Both functions are displayed in the picture below, for $0 < x < 2$ and $0 < y < 5$, to ensure that both are positive valued
(which by the way is trivial for the blue one). It is noticed that the red function has a minimum above zero.
Of course $\color{red}{f(x)}$ and $\color{blue}{g(x)}$ can be investigated analytically as well, but without a computer algebra
system it quickly becomes complicated and hence error prone. What's worse: there is hardly any additional value.

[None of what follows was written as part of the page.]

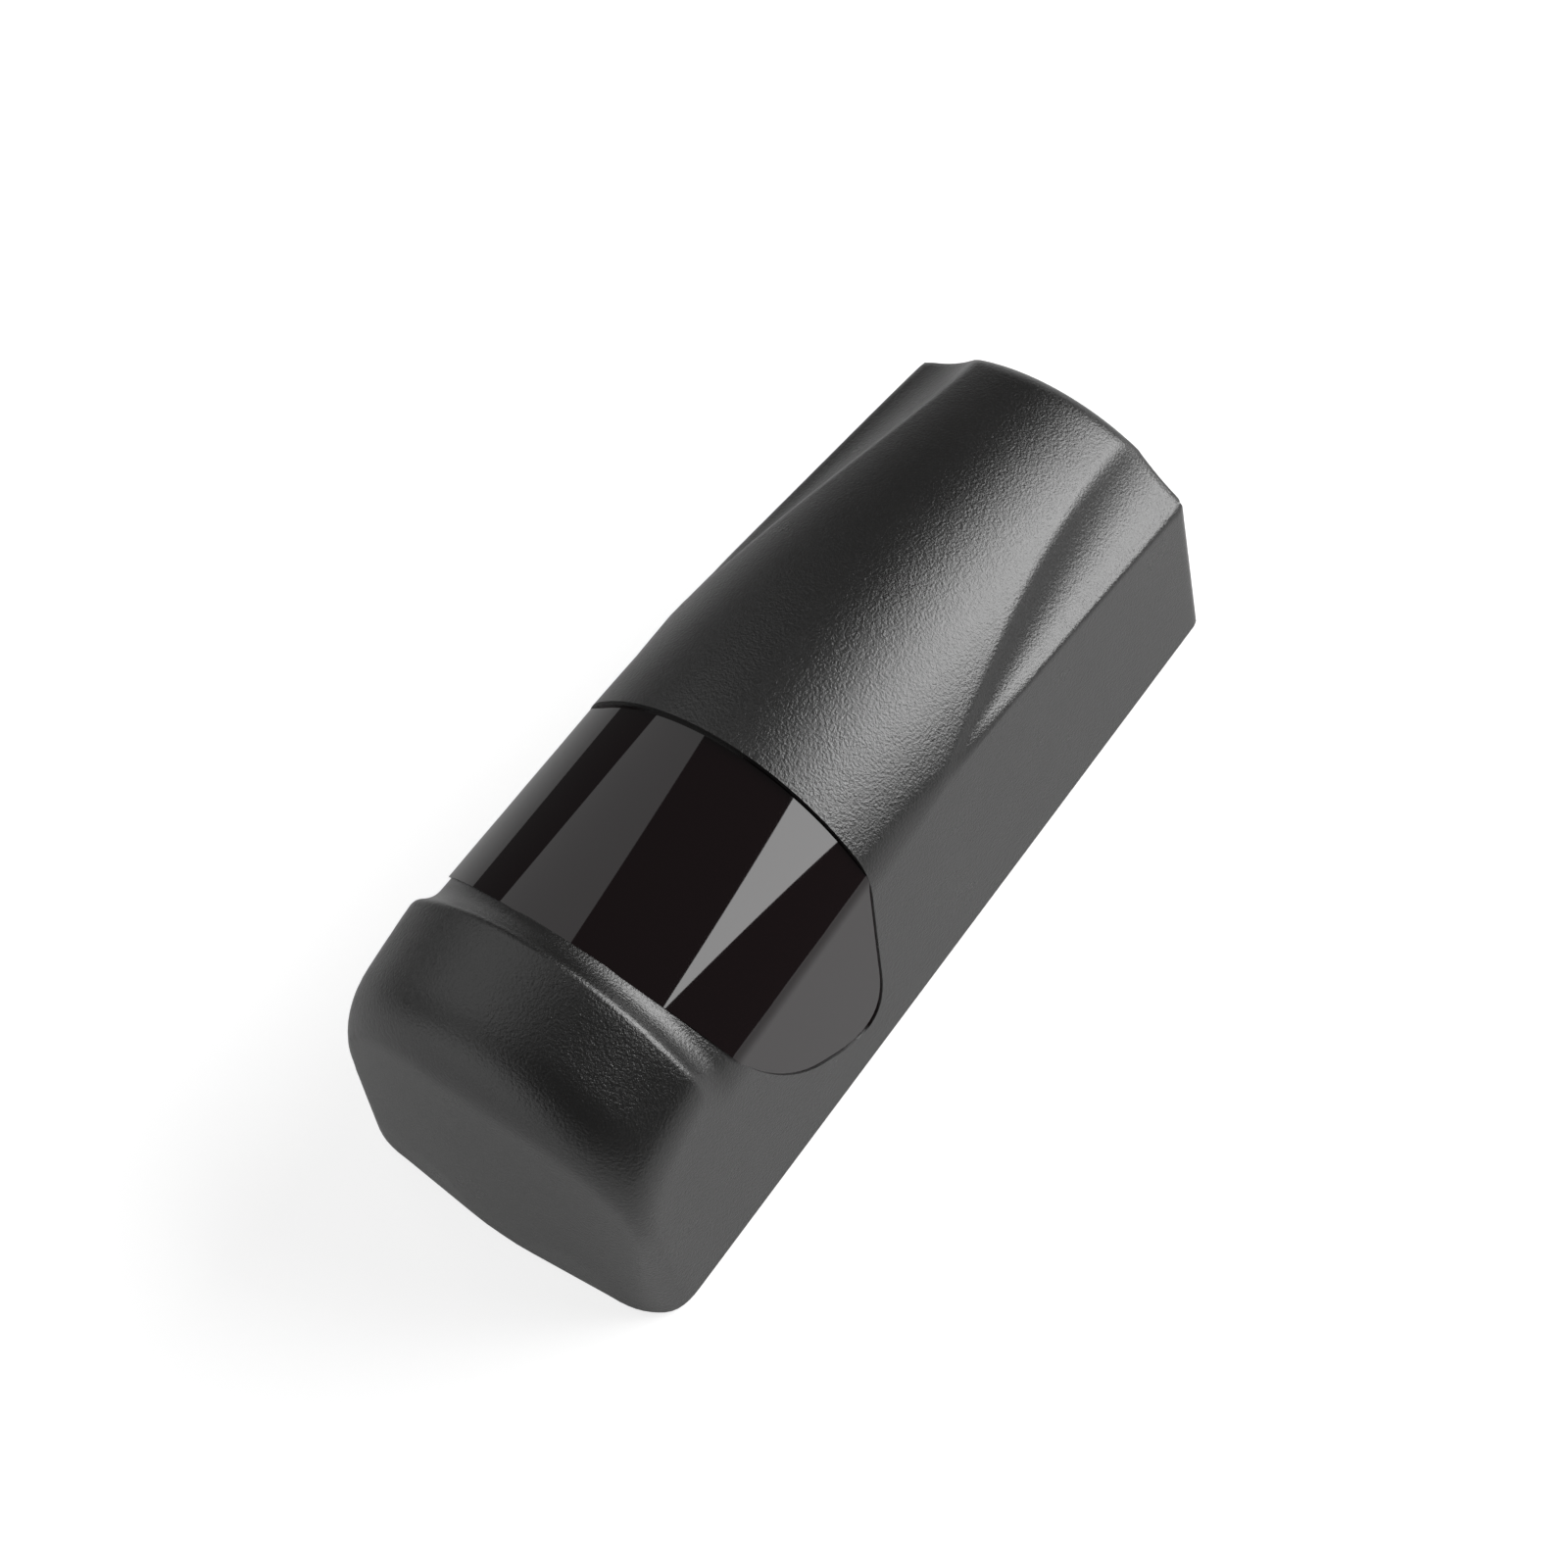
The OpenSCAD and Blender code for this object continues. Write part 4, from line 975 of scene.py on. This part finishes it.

That's why I prefer the graphics:
For $x\to\infty$ it is concluded that there are no values near zero in that far away region. But where does the far away region start? To settle this issue, consider the expression: $$ \delta(x,y) = 1 - \frac{\left[(4(y^3+1)\right]^{1/3}}{x} \times \\ \left\{ \frac{x}{\left[(4(y^3+1)\right]^{1/3}}+\frac{y}{x+1}+\frac{1}{x+y}-\sqrt{\frac{9}{4}+\frac{(x-y)^2}{xy+x+y}} \right\} $$ Or, alternatively (approximately the same for large $x$-values) : $$ \delta(x,y) = \ln\left(\frac{x}{\left[(4(y^3+1)\right]^{1/3}}\right) - \\ \ln\left(\frac{x}{\left[(4(y^3+1)\right]^{1/3}}+\frac{y}{x+1}+\frac{1}{x+y}-\sqrt{\frac{9}{4}+\frac{(x-y)^2}{xy+x+y}}\right) $$ with the interpretation attached that $\delta$ is a relative error of the limiting value $x/\left[(4(y^3+1)\right]^{1/3}$. Then perform numerical experiments for $1 \leq y \leq 2$ (as usual) and for $x = 10$, giving: $\delta \lt 90\,\%\;$. Ongoing from there, $\delta$ is continuously decreasing with increasing $x$, as expected. There is enough margin in the blue $\color{blue}{g(x)}$ to ensure that any $\delta(x,y)$ for $x \gt 10$ do not make it close to zero. So we only have to investigate function behaviour for say $0 \lt x \leq 10$, a limited range of $(x,y)$ values.
Having done all this, we must conclude that the Double refinement of Nesbitt's inequality, as proposed by the OP, is valid.